SUPPLIED MATERIAL =>
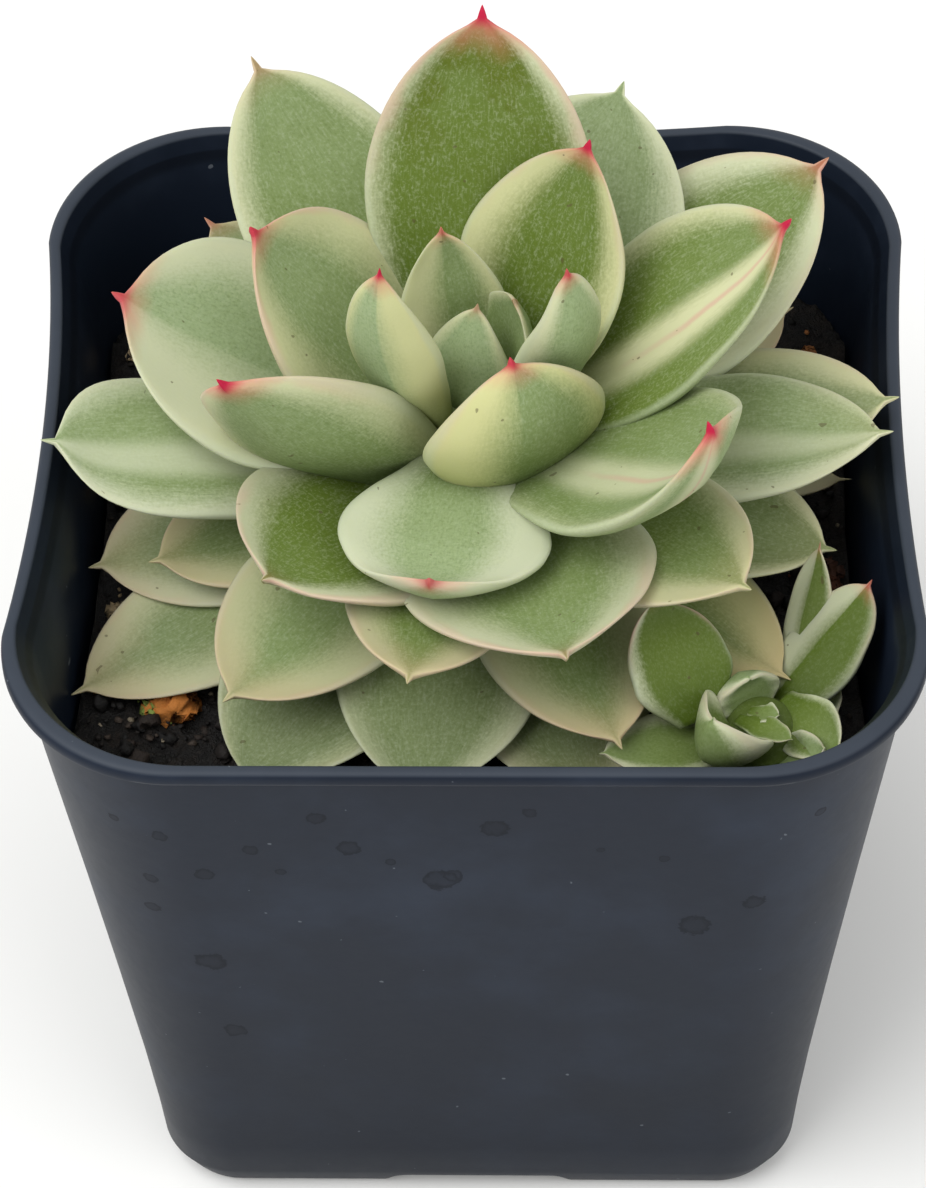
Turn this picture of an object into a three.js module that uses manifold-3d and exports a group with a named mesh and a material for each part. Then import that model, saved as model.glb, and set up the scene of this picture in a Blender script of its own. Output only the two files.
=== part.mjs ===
// Potted variegated mebina echeveria: a fleshy rosette and one offset, growing in a square nursery pot.
// Millimetres, +Z up. The origin is the middle of the foot plane, and -Y is the front.
import * as THREE from "three";
import { mergeVertices } from "three/addons/utils/BufferGeometryUtils.js";
import Module from "manifold-3d";

const wasm = await Module();
wasm.setup();

// Driving dimensions
const potHalfWidth = 32; // over the rim, so the pot is 64 mm square
const potHeight = 62;
const rimDrop = 1.3; // height of the rim band
const rimWidth = 1.0; // of the rim's top face
const lipStep = 0.9; // how far the rim stands out from the wall
const baseHalfWidth = 24.2;
const wall = 1.0;
const floorTop = 3.3;
const rimCornerRadius = 12.6;
const baseCornerRadius = 5.5;
const sideBows = [0.9, 0.9, 1.2, 0]; // how far the right, back, left and front sides are drawn in at the rim
const footHeight = 2.1;
const notchTop = 12.2; // width of the notch between two feet
const notchBottom = 16.4;
const drainRadius = 2.5;
const drainOffset = 15;
const gap = 0.3; // between pieces that touch
const scrapVolume = 0.05;

const soilLevel = 49.2;
const soilRelief = 0.45;

const stem = { x: 0.3, y: 1.5, radius: 3.6, footZ: 45.8 };
const leanDegrees = 10; // the rosette faces the front by this angle
const leanHeight = 58; // where its axis turns
const firstLeafTurn = 40;
const goldenAngle = 137.5;
const leafCount = 44;

const offsetStem = { x: 20.6, y: -21.4, radius: 1.7, footZ: 46.2 };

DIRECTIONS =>
Give the complete listing a second time, exactly as it reads.

THE REPLY =>
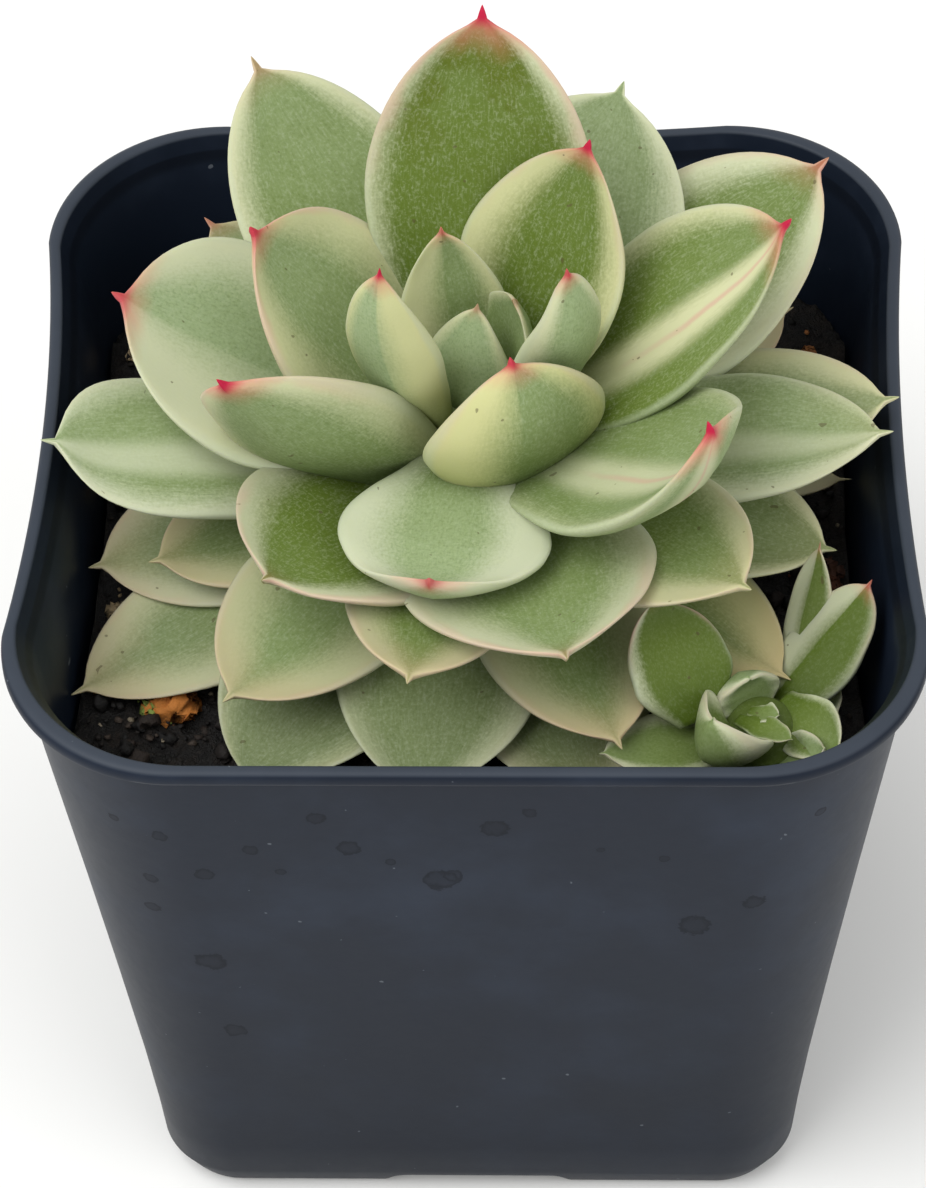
Turn this picture of an object into a three.js module that uses manifold-3d and exports a group with a named mesh and a material for each part. Then import that model, saved as model.glb, and set up the scene of this picture in a Blender script of its own. Output only the two files.
=== part.mjs ===
// Potted variegated mebina echeveria: a fleshy rosette and one offset, growing in a square nursery pot.
// Millimetres, +Z up. The origin is the middle of the foot plane, and -Y is the front.
import * as THREE from "three";
import { mergeVertices } from "three/addons/utils/BufferGeometryUtils.js";
import Module from "manifold-3d";

const wasm = await Module();
wasm.setup();

// Driving dimensions
const potHalfWidth = 32; // over the rim, so the pot is 64 mm square
const potHeight = 62;
const rimDrop = 1.3; // height of the rim band
const rimWidth = 1.0; // of the rim's top face
const lipStep = 0.9; // how far the rim stands out from the wall
const baseHalfWidth = 24.2;
const wall = 1.0;
const floorTop = 3.3;
const rimCornerRadius = 12.6;
const baseCornerRadius = 5.5;
const sideBows = [0.9, 0.9, 1.2, 0]; // how far the right, back, left and front sides are drawn in at the rim
const footHeight = 2.1;
const notchTop = 12.2; // width of the notch between two feet
const notchBottom = 16.4;
const drainRadius = 2.5;
const drainOffset = 15;
const gap = 0.3; // between pieces that touch
const scrapVolume = 0.05;

const soilLevel = 49.2;
const soilRelief = 0.45;

const stem = { x: 0.3, y: 1.5, radius: 3.6, footZ: 45.8 };
const leanDegrees = 10; // the rosette faces the front by this angle
const leanHeight = 58; // where its axis turns
const firstLeafTurn = 40;
const goldenAngle = 137.5;
const leafCount = 44;

const offsetStem = { x: 20.6, y: -21.4, radius: 1.7, footZ: 46.2 };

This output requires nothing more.